Saved data entries
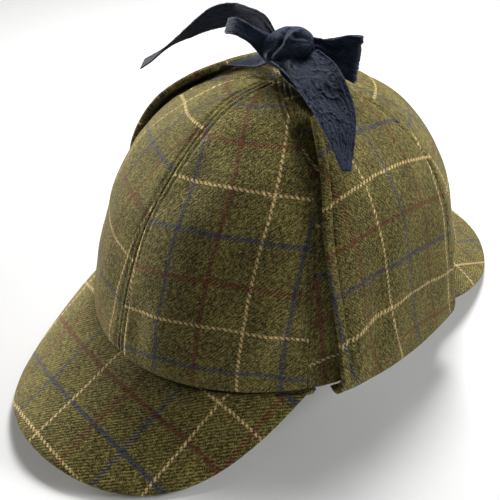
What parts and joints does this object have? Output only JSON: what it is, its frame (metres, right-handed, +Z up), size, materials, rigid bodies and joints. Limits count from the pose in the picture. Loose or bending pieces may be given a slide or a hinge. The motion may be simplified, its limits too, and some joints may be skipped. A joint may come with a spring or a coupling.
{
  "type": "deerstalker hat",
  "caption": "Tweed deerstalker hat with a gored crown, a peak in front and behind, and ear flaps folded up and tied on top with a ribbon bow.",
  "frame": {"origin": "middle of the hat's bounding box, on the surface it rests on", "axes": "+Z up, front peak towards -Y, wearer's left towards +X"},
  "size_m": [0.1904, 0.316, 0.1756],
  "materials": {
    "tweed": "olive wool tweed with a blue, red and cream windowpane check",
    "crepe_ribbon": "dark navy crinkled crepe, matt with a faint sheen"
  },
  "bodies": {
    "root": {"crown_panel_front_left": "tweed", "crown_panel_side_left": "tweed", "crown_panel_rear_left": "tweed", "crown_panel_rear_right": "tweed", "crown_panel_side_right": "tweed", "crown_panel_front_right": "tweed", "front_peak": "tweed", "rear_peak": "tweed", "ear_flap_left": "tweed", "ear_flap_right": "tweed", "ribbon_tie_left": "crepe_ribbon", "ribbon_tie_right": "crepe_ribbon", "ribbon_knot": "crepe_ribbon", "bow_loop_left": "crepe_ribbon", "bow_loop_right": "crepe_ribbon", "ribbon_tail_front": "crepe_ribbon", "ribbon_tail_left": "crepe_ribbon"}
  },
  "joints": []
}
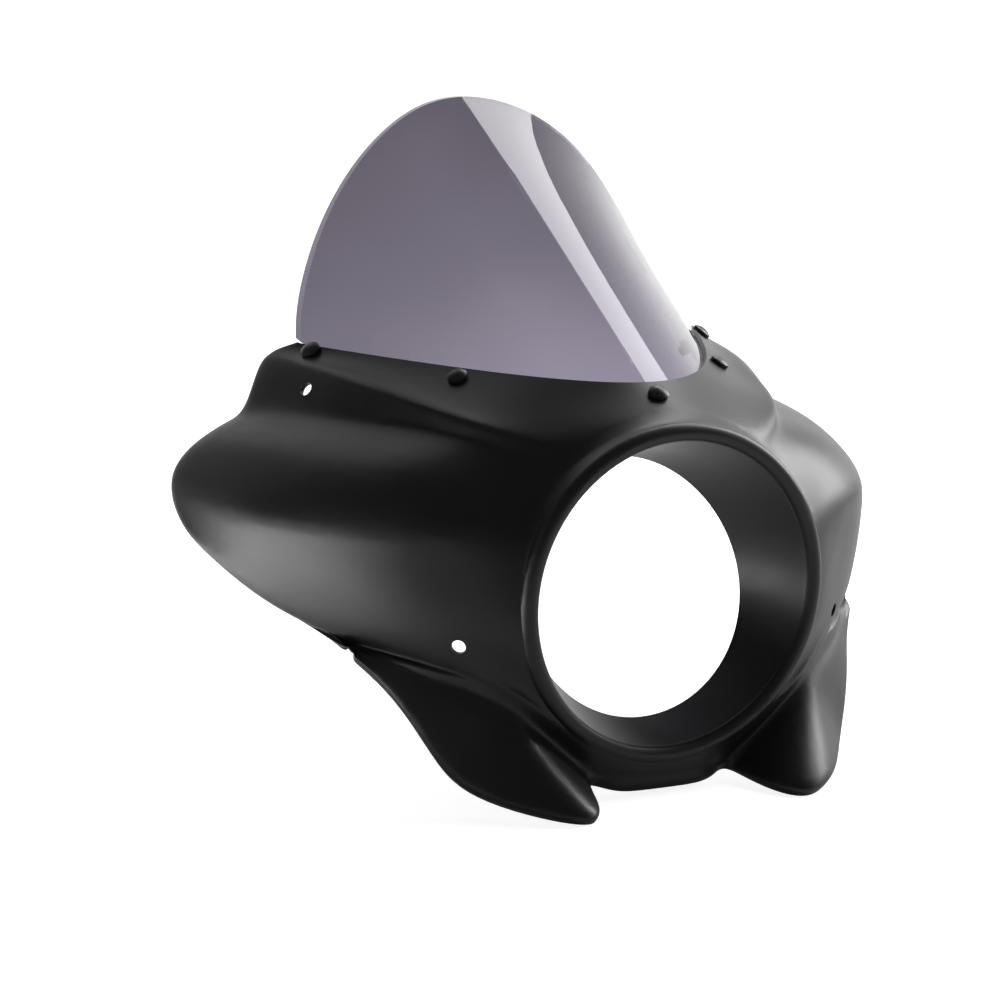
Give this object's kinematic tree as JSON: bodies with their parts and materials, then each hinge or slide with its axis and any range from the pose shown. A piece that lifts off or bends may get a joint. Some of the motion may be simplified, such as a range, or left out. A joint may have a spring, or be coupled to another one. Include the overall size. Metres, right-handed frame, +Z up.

• **Goal of the exercise**:
Take the listing above and write it out again exactly.

• **Complete response**:
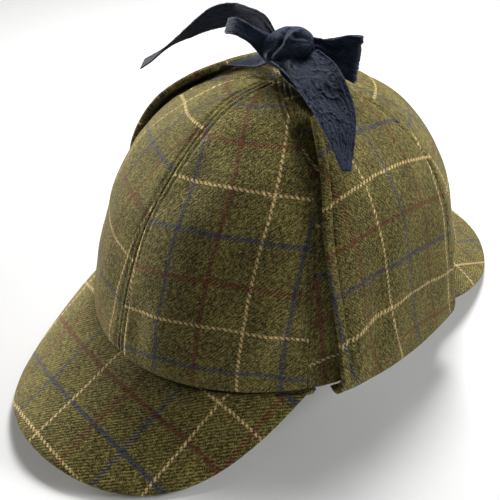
What parts and joints does this object have? Output only JSON: what it is, its frame (metres, right-handed, +Z up), size, materials, rigid bodies and joints. Limits count from the pose in the picture. Loose or bending pieces may be given a slide or a hinge. The motion may be simplified, its limits too, and some joints may be skipped. A joint may come with a spring or a coupling.
{
  "type": "deerstalker hat",
  "caption": "Tweed deerstalker hat with a gored crown, a peak in front and behind, and ear flaps folded up and tied on top with a ribbon bow.",
  "frame": {"origin": "middle of the hat's bounding box, on the surface it rests on", "axes": "+Z up, front peak towards -Y, wearer's left towards +X"},
  "size_m": [0.1904, 0.316, 0.1756],
  "materials": {
    "tweed": "olive wool tweed with a blue, red and cream windowpane check",
    "crepe_ribbon": "dark navy crinkled crepe, matt with a faint sheen"
  },
  "bodies": {
    "root": {"crown_panel_front_left": "tweed", "crown_panel_side_left": "tweed", "crown_panel_rear_left": "tweed", "crown_panel_rear_right": "tweed", "crown_panel_side_right": "tweed", "crown_panel_front_right": "tweed", "front_peak": "tweed", "rear_peak": "tweed", "ear_flap_left": "tweed", "ear_flap_right": "tweed", "ribbon_tie_left": "crepe_ribbon", "ribbon_tie_right": "crepe_ribbon", "ribbon_knot": "crepe_ribbon", "bow_loop_left": "crepe_ribbon", "bow_loop_right": "crepe_ribbon", "ribbon_tail_front": "crepe_ribbon", "ribbon_tail_left": "crepe_ribbon"}
  },
  "joints": []
}
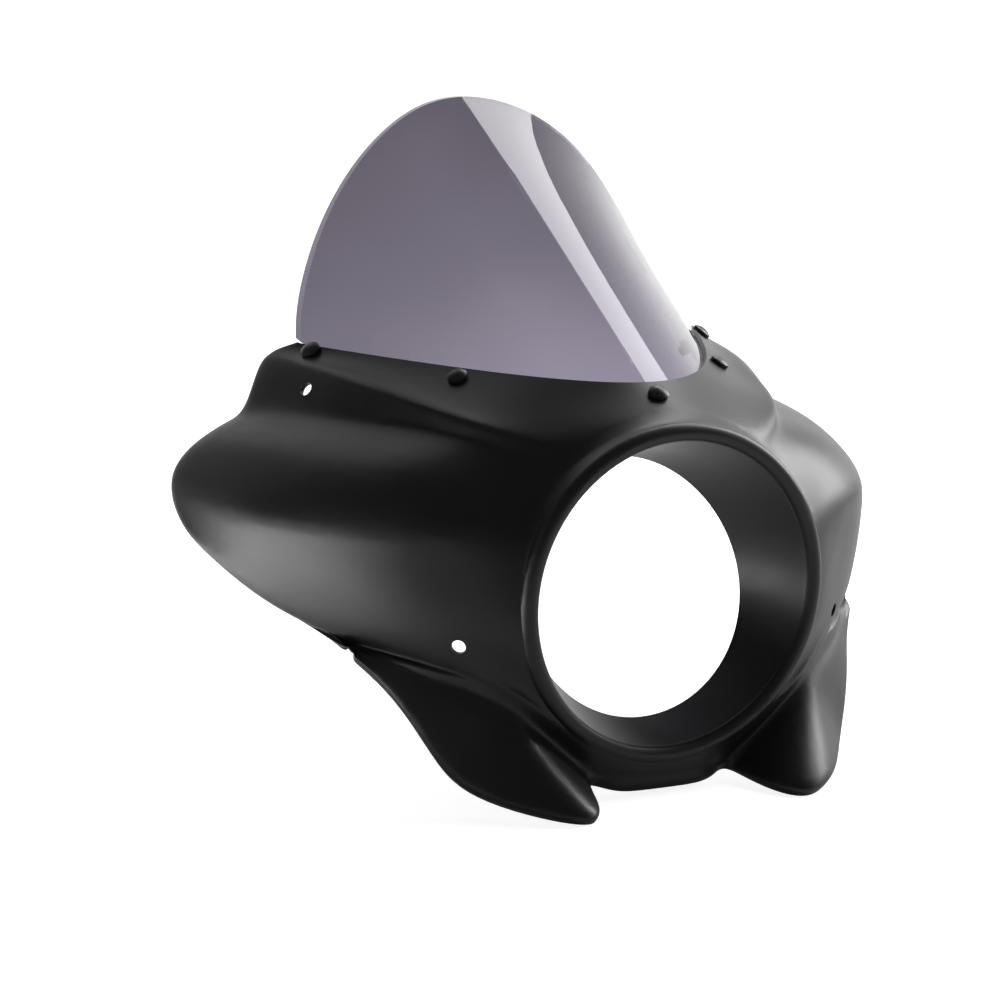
Give this object's kinematic tree as JSON: bodies with their parts and materials, then each hinge or slide with its axis and any range from the pose shown. A piece that lifts off or bends may get a joint. Some of the motion may be simplified, such as a range, or left out. A joint may have a spring, or be coupled to another one. Include the overall size. Metres, right-handed frame, +Z up.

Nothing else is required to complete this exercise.